Exercise:
Give back, unchanged, the line with "# The timber", the line with "zip(*points))), Vector(map(max, zip(*points)))", and every line between them, and no other line.

Given information:
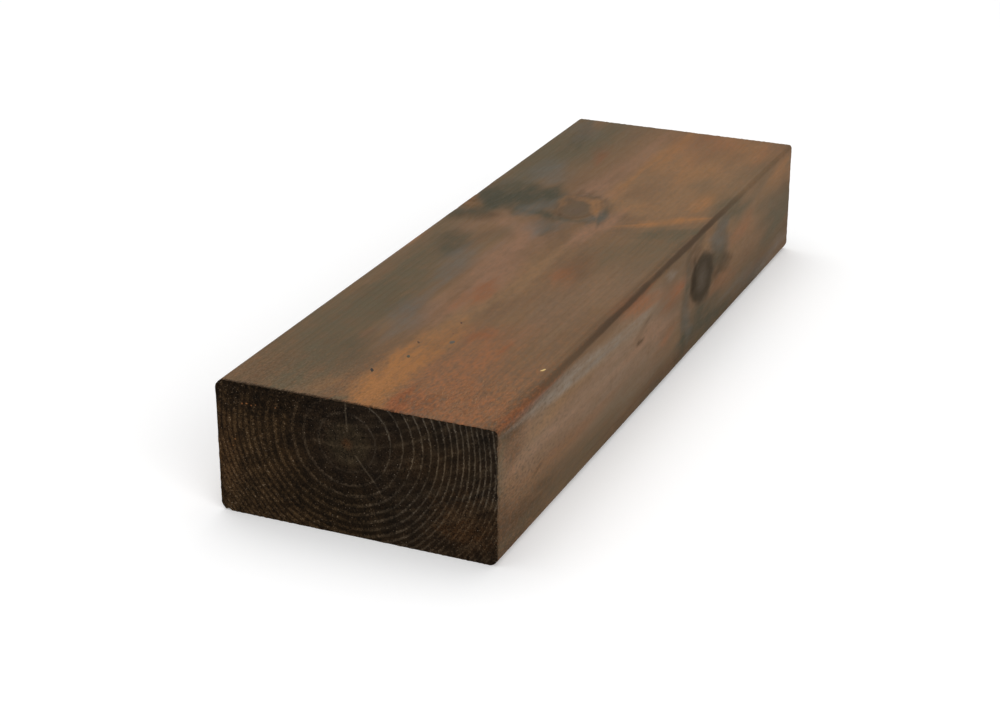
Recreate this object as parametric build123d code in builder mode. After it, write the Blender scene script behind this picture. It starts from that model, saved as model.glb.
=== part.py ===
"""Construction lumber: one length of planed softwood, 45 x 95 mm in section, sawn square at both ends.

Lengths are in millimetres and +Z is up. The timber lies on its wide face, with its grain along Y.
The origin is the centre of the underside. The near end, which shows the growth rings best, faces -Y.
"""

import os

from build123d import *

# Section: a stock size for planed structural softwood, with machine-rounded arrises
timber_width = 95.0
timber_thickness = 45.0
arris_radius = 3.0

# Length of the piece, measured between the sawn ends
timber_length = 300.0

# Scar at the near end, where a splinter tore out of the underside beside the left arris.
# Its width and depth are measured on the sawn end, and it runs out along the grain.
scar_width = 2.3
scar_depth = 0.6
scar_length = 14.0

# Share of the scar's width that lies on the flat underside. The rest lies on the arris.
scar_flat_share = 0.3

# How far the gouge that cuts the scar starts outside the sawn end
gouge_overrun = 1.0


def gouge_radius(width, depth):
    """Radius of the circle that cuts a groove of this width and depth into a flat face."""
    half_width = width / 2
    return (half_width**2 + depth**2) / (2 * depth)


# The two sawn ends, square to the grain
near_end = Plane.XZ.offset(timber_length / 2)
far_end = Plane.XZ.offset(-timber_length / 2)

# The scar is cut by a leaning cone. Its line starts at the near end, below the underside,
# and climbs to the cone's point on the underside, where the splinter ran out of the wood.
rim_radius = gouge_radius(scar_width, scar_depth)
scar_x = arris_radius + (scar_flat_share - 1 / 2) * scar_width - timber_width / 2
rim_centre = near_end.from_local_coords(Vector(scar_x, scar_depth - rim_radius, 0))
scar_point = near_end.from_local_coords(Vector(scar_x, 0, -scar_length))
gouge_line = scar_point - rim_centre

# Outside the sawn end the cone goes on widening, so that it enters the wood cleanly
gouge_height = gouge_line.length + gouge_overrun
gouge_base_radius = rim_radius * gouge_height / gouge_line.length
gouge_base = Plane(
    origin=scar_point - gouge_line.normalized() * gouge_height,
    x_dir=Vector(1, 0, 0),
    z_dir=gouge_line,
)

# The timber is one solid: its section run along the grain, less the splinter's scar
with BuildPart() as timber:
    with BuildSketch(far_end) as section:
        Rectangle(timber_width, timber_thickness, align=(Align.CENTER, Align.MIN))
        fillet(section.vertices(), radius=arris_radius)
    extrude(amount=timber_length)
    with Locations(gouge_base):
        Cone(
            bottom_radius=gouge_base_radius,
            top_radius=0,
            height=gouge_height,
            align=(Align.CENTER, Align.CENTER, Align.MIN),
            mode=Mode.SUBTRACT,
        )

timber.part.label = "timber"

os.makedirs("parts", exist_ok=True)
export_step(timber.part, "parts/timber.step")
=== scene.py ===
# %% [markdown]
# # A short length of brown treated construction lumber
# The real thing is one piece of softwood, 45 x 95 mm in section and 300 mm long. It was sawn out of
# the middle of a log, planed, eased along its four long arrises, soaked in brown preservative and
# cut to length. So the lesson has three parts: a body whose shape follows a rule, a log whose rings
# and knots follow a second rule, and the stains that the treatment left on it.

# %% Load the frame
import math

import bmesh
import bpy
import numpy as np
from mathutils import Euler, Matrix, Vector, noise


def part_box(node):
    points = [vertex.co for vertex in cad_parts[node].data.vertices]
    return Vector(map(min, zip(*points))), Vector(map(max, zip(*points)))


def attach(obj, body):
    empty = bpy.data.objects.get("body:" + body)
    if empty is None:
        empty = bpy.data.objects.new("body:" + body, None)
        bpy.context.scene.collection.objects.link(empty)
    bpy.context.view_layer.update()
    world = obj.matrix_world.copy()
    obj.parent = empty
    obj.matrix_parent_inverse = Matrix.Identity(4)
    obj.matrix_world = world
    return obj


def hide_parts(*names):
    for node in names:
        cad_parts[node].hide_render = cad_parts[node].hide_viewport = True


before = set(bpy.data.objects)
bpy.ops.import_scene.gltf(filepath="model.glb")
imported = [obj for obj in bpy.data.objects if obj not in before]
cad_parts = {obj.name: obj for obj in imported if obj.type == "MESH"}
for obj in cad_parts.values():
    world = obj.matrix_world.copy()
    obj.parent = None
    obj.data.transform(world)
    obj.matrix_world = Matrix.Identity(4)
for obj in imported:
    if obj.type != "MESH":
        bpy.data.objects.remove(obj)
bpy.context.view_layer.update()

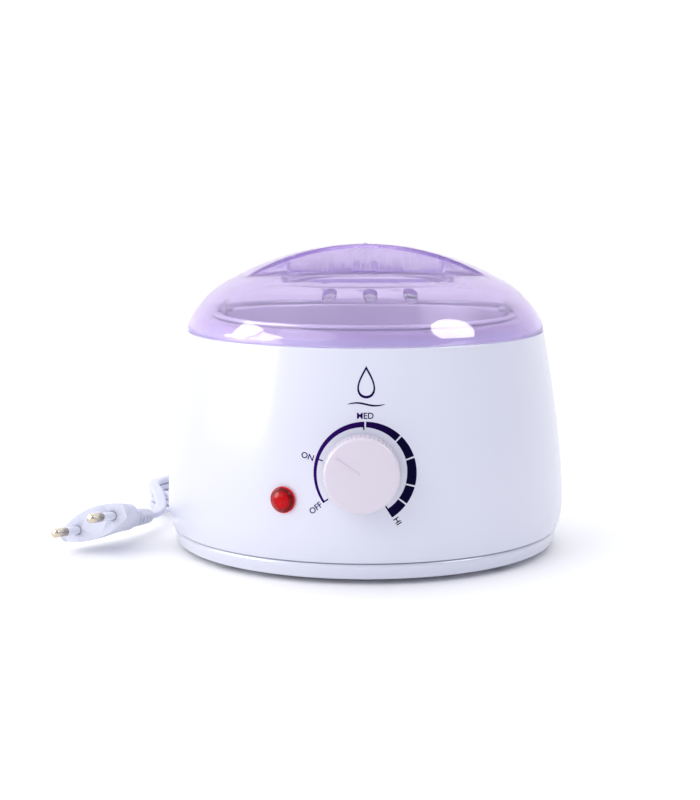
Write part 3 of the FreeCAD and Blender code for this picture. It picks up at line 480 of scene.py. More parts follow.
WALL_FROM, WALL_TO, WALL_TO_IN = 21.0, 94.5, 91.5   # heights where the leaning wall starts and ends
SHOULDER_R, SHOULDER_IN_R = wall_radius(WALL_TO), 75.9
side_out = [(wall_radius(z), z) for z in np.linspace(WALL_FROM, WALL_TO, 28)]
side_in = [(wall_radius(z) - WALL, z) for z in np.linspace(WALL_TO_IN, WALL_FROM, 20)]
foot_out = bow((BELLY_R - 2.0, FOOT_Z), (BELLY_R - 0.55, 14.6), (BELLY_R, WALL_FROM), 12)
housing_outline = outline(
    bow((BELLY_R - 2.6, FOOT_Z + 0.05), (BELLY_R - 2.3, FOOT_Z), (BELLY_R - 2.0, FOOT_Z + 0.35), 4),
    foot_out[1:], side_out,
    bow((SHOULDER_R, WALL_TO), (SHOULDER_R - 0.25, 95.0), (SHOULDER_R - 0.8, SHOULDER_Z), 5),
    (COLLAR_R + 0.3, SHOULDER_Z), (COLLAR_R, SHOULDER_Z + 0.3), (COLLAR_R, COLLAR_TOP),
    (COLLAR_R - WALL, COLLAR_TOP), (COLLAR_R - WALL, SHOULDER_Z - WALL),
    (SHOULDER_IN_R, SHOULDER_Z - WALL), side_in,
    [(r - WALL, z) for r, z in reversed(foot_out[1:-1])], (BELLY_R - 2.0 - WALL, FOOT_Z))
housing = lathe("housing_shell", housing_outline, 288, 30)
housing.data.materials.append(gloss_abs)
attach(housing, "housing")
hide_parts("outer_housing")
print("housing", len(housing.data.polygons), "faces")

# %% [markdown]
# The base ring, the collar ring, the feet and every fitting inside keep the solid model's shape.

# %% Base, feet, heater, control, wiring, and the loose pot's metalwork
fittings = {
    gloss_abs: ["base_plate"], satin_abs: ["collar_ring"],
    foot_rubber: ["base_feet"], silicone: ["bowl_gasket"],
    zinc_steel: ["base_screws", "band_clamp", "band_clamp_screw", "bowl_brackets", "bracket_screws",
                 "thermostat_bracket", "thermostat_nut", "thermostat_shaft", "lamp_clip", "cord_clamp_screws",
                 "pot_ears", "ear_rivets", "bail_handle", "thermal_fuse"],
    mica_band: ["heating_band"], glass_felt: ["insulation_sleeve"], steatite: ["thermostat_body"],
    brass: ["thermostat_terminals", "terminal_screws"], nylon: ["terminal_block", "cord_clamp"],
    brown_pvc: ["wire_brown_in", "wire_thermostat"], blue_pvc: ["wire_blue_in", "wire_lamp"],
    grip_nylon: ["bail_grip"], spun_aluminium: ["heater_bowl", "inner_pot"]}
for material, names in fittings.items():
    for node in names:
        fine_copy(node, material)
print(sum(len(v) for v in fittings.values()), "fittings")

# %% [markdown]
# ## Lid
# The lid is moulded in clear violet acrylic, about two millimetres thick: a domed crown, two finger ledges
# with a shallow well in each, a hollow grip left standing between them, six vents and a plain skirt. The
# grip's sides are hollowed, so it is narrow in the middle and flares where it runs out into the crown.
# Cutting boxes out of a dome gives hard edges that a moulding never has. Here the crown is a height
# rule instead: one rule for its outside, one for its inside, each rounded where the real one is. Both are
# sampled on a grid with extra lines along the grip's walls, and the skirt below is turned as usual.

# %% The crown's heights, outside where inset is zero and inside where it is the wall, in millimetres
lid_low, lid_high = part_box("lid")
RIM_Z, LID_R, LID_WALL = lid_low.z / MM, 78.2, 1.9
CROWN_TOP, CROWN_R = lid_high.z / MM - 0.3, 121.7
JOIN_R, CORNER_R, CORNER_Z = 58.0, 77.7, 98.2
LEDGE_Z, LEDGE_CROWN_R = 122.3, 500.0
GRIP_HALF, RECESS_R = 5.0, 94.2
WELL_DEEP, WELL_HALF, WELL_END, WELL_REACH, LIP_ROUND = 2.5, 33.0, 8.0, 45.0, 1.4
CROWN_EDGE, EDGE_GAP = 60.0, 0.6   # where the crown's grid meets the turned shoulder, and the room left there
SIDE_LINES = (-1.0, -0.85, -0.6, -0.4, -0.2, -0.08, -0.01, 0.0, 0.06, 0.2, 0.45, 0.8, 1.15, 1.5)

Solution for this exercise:
# The timber is one solid: its section run along the grain, less the splinter's scar
with BuildPart() as timber:
    with BuildSketch(far_end) as section:
        Rectangle(timber_width, timber_thickness, align=(Align.CENTER, Align.MIN))
        fillet(section.vertices(), radius=arris_radius)
    extrude(amount=timber_length)
    with Locations(gouge_base):
        Cone(
            bottom_radius=gouge_base_radius,
            top_radius=0,
            height=gouge_height,
            align=(Align.CENTER, Align.CENTER, Align.MIN),
            mode=Mode.SUBTRACT,
        )

timber.part.label = "timber"

os.makedirs("parts", exist_ok=True)
export_step(timber.part, "parts/timber.step")
=== scene.py ===
# %% [markdown]
# # A short length of brown treated construction lumber
# The real thing is one piece of softwood, 45 x 95 mm in section and 300 mm long. It was sawn out of
# the middle of a log, planed, eased along its four long arrises, soaked in brown preservative and
# cut to length. So the lesson has three parts: a body whose shape follows a rule, a log whose rings
# and knots follow a second rule, and the stains that the treatment left on it.

# %% Load the frame
import math

import bmesh
import bpy
import numpy as np
from mathutils import Euler, Matrix, Vector, noise


def part_box(node):
    points = [vertex.co for vertex in cad_parts[node].data.vertices]
    return Vector(map(min, zip(*points))), Vector(map(max, zip(*points)))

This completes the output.